Jul 30, 2017 | By Julia

Vancouver-based artist Shawn Hunt has collaborated with Microsoft’s local maker space The Garage to develop an experiential sculpture at the crossroads of 3D printing, robotics, and holographs. Drawing on Indigenous imagery, ‘Transformation Mask’ functions both as a personal artistic expression of Hunt’s identity, and an exciting new showcase of what’s possible with Microsoft’s wearable augmented reality device, the Hololens.

It’s a win-win for both parties, but as Hunt notes, it wasn’t always an easy path. “I have never felt like I really belonged to any one particular movement, culture, category, or clique,” says Hunt, who’s heritage combines Scottish, French, and Indigenous Heiltsuk roots.

“As an artist this has given me an incredible amount of freedom. I don’t feel that my work is conceptual, traditional, artefact or craft. It is neither ancient nor modern. Instead, I feel as though my work has elements of all of these categories. This is a freedom that allows me to distort, subvert, hijack and remix these categories in order to offer new points of view,” explains Hunt.

The Canadian artist wishes to challenge viewers’ preconceptions, he says. He believes his art is at its most powerful when it poses questions, as opposed to giving the viewer all the answers. “My goal is to make the viewer think,” he adds.

This subversion is precisely what inspired Hunt to begin incorporating cutting edge technologies into his creative process, a move that quickly caught the eye of Microsoft’s Vancouver headquarters. It wasn’t long before Hunt was collaborating with a team of Microsoft’s finest, collectively exploring how Robotics, 3D printing and Mixed Reality could tell stories through artwork.  

According to Hunt, the starting point was the raven figure in Heiltsuk mythology. Seen as the “ultimate trickster,” the raven’s fluid identity was both an explorative standpoint and an overarching symbol in the final piece.
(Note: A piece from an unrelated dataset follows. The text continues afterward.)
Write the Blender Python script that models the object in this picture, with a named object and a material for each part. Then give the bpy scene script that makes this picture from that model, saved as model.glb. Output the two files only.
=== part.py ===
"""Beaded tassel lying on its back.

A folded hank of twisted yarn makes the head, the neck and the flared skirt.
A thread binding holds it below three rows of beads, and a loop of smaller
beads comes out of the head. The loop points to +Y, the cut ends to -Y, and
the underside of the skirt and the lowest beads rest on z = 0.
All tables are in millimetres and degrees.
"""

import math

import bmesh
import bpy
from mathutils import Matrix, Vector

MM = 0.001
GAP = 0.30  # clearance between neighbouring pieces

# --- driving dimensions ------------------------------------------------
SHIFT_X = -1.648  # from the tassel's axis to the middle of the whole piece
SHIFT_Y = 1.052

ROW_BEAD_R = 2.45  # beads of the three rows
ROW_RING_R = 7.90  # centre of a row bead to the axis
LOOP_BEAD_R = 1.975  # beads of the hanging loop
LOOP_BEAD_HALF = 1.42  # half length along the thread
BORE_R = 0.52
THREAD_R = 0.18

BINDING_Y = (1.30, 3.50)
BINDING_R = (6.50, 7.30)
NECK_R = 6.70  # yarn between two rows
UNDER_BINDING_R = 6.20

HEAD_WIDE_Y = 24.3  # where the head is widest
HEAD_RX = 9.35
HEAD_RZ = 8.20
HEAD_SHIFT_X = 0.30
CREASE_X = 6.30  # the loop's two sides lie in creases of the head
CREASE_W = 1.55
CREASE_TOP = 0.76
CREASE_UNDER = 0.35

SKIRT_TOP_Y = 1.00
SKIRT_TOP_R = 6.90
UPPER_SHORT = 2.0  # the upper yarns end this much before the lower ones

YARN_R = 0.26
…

After a considerable amount of experimentation, the team came up with Transformation Mask. The interactive installation features a bird mask akin to traditional Indigenous design, but with decidedly cyborgian elements, thanks to robotic mechanics and elements of Mixed Reality.
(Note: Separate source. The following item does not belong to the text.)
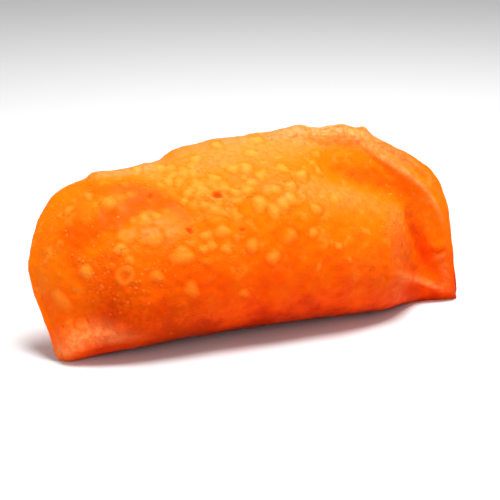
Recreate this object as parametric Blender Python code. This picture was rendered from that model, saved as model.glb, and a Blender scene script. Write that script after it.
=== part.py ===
"""A whole fried turnover: one round of thin rice dough folded over its filling and sealed along a half-moon.

It stands on its fold with the sealed edge up. The filling has settled, so the belly is widest low down and
its underside is a flat strip. X runs along the fold, -Y is the broad front, +Z is up, and the origin is on
the floor below the middle of the box. The turnover is uncut, so it is one solid.
"""

import math
import random
from dataclasses import dataclass

import bmesh
import bpy
import numpy as np

MM = 0.001

# The half-moon, square on to its broad face, as (x, z). The fold runs along the floor between the corners.
LEFT_CORNER = (-92.2 * MM, 0.4 * MM)
RIGHT_CORNER = (99.4 * MM, 2.6 * MM)
SEAM_BENDS = (
    (-94.3 * MM, 12.5 * MM),
    (-98 * MM, 28 * MM),
    (-95 * MM, 45.5 * MM),
    (-86.2 * MM, 60.6 * MM),
    (-71 * MM, 67.8 * MM),
    (-65.5 * MM, 70.3 * MM),
    (-47 * MM, 71.2 * MM),
    (-37 * MM, 73 * MM),
    (-30.5 * MM, 76.3 * MM),
    (-20 * MM, 78 * MM),
    (12 * MM, 80.6 * MM),
    (45 * MM, 81.2 * MM),
    (62 * MM, 76.8 * MM),
    (78 * MM, 68.4 * MM),
    (90.2 * MM, 59 * MM),
    (96.7 * MM, 46 * MM),
    (98.4 * MM, 22 * MM),
)
FOLD_SETTLES = 16 * MM

# The sealed flap that runs round the seam: two layers of dough pressed together.
FLAP_HALF = 1.6 * MM
FLAP_EDGE_HALF = 0.8 * MM

# The edge of the flap wanders all along, and is frilled where the two layers were pinched at the top. Each crest
# of the frill is (x, half width, rise), in mm.
EDGE_WANDER = 0.25 * MM
FRILL_CRESTS = ((29.5, 6, 1.2), (49, 6.5, 1.4), (58.4, 2.8, 1.9))

# Sizes below that change along the turnover are given in mm at these stations of x, also in mm.
STATIONS = (-86, -50, 8, 54, 88)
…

Beginning with a paper prototype, Hunt and his team gradually built up the technology, moving from hand sketches and foam core to a digital prototype and aluminum skeleton. True to its traditional Indigenous form, no straight lines are featured on the raven. Complex compound curves and procedurally generated hex patterns were used instead, making the 3D modelling that much more impressive.

In total, the mask required almost 300 hours of 3D printing time. The finished mask is comprised of over 20 3D printed PLA and acrylic resin components, each individually printed, and measures over a metre in length. The components were assembled on open beam aluminum rails with interlocking elements between the 3D printed pieces. An array of sensors, processors, electronics, and other mechanical bits guides the mask’s behaviour. There’s even an ultrasonic range finder for detecting users and triggering the experience autonomously. Several linear sensors attached to the metal skeleton instigate the initial phases of motion, while microcontrollers work uniformly to control LEDs and behaviour, as seen through two Windows phones (one for each raven eye). The Hololens oversees and coordinates all of these separate pieces via a bluetooth connection.

When the user peers into the mask, he or she is taken through an experience of metamorphosis and an onslaught 3D content. The work “presents a new trajectory for engagement and exploration of First Nations practice; one that points towards technology and innovation as aspects that expand traditional practices and opens new avenues for interpretation,” says Hunt.

The holographic experience itself is nothing short of extraordinary: animated volumetric drawings emerge in conjunction with particle simulations and spatial sounds. Hunt says the overall sound was an important focus for him: the custom sonic design was implemented first, in fact, and then used to inspire the timing and tone of the visuals, rather than the other way around.

The result is Transformation Mask, a powerful innovation that builds on pre-existing technologies and symbols, but combines them in an entirely unseen way. “I like the idea of art being like a catalyst, or a flash point,” Hunt says. And with the creation of an experience that crosses boundaries of sound and image, art and technology, and old and new, Transformation Mask is about as catalyzing as it gets.